Advances in MgO Nanoparticle Synthesis: Pathways to Future Antimicrobial Applications

Abstract

Magnesium oxide (MgO) nanoparticles (NPs) have gathered significant attention in recent years due to their promising antimicrobial properties and potential applications in various fields. These nanoparticles exhibit unique physicochemical characteristics, including a high surface area-to-volume ratio and exceptional stability. These attributes enable MgO nanoparticles to interact effectively with microorganisms, making them potent agents against a wide range of bacteria, fungi, and even some viruses. The antimicrobial activity of MgO nanoparticles is primarily attributed to their ability to produce reactive oxygen species (ROS) upon contact with moisture or biological fluids. These ROS, such as superoxide ions and hydroxyl radicals, inflict oxidative stress on microbial cells, leading to membrane damage, protein denaturation, and DNA disruption. Furthermore, MgO nanoparticles have shown low toxicity towards mammalian cells, making them attractive candidates for biomedical applications, including wound healing, drug delivery systems, and surface coatings for medical devices.
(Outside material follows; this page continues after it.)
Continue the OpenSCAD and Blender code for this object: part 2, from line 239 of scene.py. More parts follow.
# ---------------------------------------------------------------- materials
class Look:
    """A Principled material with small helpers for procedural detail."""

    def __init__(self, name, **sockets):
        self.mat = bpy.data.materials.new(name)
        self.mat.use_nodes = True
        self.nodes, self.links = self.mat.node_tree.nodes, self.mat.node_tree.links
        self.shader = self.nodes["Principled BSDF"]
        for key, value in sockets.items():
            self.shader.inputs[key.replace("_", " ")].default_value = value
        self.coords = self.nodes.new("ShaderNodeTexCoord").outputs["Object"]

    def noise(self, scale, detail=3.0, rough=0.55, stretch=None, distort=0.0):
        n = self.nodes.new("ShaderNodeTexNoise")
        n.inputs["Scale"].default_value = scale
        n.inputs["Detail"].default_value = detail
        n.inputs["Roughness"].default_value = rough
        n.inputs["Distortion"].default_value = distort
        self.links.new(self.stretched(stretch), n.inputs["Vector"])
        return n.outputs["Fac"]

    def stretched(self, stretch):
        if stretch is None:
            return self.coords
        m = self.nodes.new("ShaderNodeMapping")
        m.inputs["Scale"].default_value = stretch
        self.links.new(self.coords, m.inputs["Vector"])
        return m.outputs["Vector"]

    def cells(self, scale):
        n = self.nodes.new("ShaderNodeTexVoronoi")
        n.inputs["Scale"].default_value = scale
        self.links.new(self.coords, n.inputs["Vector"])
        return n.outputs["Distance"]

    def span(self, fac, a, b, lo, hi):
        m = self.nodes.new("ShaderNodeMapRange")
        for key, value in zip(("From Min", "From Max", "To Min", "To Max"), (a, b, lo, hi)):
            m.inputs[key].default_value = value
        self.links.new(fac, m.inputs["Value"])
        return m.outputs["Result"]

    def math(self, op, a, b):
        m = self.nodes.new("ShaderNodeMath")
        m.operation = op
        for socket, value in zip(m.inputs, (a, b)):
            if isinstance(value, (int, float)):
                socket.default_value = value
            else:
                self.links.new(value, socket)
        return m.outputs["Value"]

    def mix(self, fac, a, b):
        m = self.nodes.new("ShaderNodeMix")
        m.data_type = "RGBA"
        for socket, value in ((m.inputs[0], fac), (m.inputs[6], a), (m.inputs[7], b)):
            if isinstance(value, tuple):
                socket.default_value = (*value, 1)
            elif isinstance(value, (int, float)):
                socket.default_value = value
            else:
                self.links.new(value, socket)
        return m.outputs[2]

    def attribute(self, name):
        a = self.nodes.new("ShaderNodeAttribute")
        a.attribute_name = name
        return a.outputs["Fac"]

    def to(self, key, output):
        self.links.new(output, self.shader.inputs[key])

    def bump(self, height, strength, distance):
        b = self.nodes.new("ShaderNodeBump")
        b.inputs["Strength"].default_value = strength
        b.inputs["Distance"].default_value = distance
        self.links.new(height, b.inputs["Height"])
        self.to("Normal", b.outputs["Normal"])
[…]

The crystal size of MgO nanoparticles plays a crucial role in their antimicrobial properties, as smaller particles tend to exhibit enhanced antimicrobial activity due to their larger surface area, which facilitates greater interaction with microorganisms. Overall, MgO nanoparticles possess immense potential as antimicrobial agents, offering a novel approach against microbial infections. Based on the above, the present paper describes the development of a reproducible and cost-effective size-controlled synthesis route for nanoscale MgO as a function of crystal size. Nanoscale MgO was produced through the thermal decomposition of Mg-carbonate hydrate precursor (hydromagnesite) synthesized in aqueous phase and 80:20 ethanol:water mixture. The formation of the MgO phase, with an average crystallite size between 14.7 and 25.9 nm, was evidenced by X-Ray Diffraction (XRD), Infrared Spectroscopy (FT-IR), and Transmission Electron Microscopy (TEM) analyses. Thermogravimetric analyses were used to monitoring the weight loss percentage and the evolution from the precursor to the desired structure.